潘姝苗
秋季在我心里,像舊時的月色,被打撈起來,盛入藍底釉白的青花瓷盞里,伴茶飲進,沁人心脾。
“落花無言,人淡如菊,書之歲華,其曰可讀。”用“淡”形容菊,是一種意境自不必說,用以喻人,更是一道風骨。秋色連波,寒煙翠籠,每當西風漸緊,漫山遍野飄蕩的都是疼痛的痕跡。該開的花兒都已綻放,該送的祝福無論是否成真,也一一風荷舉,圓的圓殘的殘。生命的歡顏次第呈上,窮盡三十余年,氣力也堪足,心性也盛過,最終不過是一場繁華落地,惟留素淡在心。
小的時候,連伙伴也很稀有,只揪著你多我少、你新我舊的衣食計較,同姐妹們鬧不和,與父母唱對臺戲。走入社會,收斂了倔強,卻藏不住外強中干,老老實實本本分分做好自己的差事。記得我初到單位,先扛鍬再拿帚,最后執筆,那幾十米長的水泥樓道,被我天天拖得水滑光溜。嫁為人妻,與執子之手的那個人較著勁,先有兩年的相看不厭,待身為人母,脾氣見長、欲念也長,就像稻田里一壟壟的野草,越不被待見越發兇猛地冒出來。直到對著家里踹破的門,摔爛的椅子,冷戰如雨無人哄勸,才自知過了分,慢慢有所收斂。而今臨睡,枕邊那人欲再攬我入懷,我只將背朝向他,給一個“困”字。耳后傳來他悻悻然的自語,誰當年不枕著別人的胳膊就不睡來著?生命難道是供奉的香案,只看菊花殘,滿地霜,彼此的笑容已泛黃。
碧云天,黃葉地。喜歡秋,最初是源于它的豐盛,火紅的柿子,烏紫的葡萄,澄黃的鴨梨,還有麻房子里的花生果,長著犄兒的水菱角。對于平日貧瘠的廚臺,這些吃食像老天爺應景的贈禮,不消費力就得來了。現今居家赴宴,飲食只揀清淡,應酬只求簡約,翻書但看閑散,再不像年少時分,急吼吼端著碗里看鍋里,貪多嚼不爛。
秋意孤獨,世道亦然,當談古論今演變為談股論金,誰懂心素如箋。拿出當年手抄的一本本詩集,一頁頁翻開,不似我在看字,倒像一個隱居世外的故人,帶著異樣的眼神在打量我。昔日,我曾經像山野里的雛菊,不聞香,不逐色,但有空穴里一股來風,便掙掙地探出腦袋,拼命地開。如今,我急急趕路,身邊同行者或有三秋之隔的晉進,或有萬夫莫開的威力,變化都是疏忽之間的事,哪有閑情吟詩作賦北窗里。迷失,是在路上最多的感傷,剪一段往日的筆墨,但將心事付西風,權當他鄉是故鄉。

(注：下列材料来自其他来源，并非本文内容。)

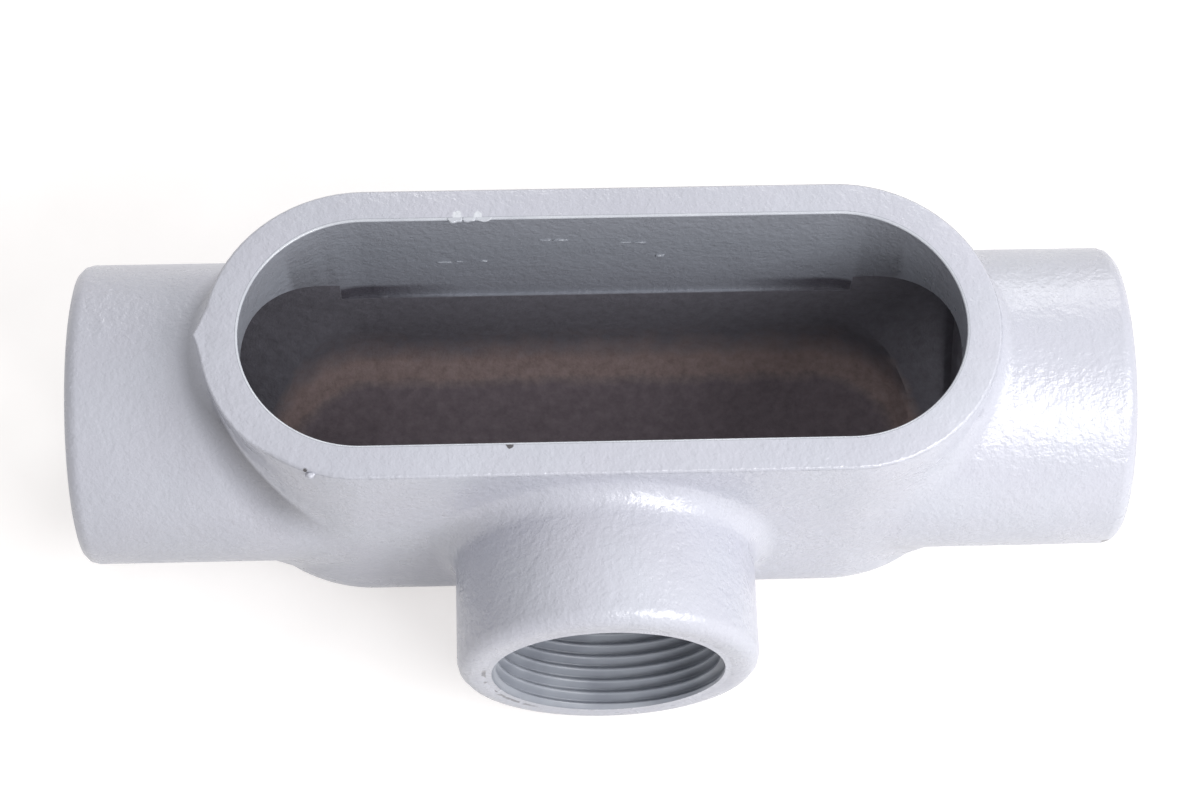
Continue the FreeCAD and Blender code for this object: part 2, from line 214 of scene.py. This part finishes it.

夜太漫長,凝結成霜;夢在遠方,歲月滄桑。透過迷蒙的夜色,踏不進時光的那條流。成長的腳步漸去漸遠,秋的豐饒像一縷風、像一抹紅,輕輕一吹就散了,我明白屬于自己的蛻變已為數不多,就像許多去不了的地方,遇不見的人,我需要把握的,只是攥在手心里的溫暖,以及積攢在心頭的淡定平和。
秋色已濃,人淡如菊。我將打起背包,離開市井,攬一懷平湖秋水,坐一澗鳥鳴魚翔。田崗繞炊煙,阡陌閃雛菊,心事淡淡一如初妝,帶我一腳跌入含苞待放的夢鄉,不醉不歸。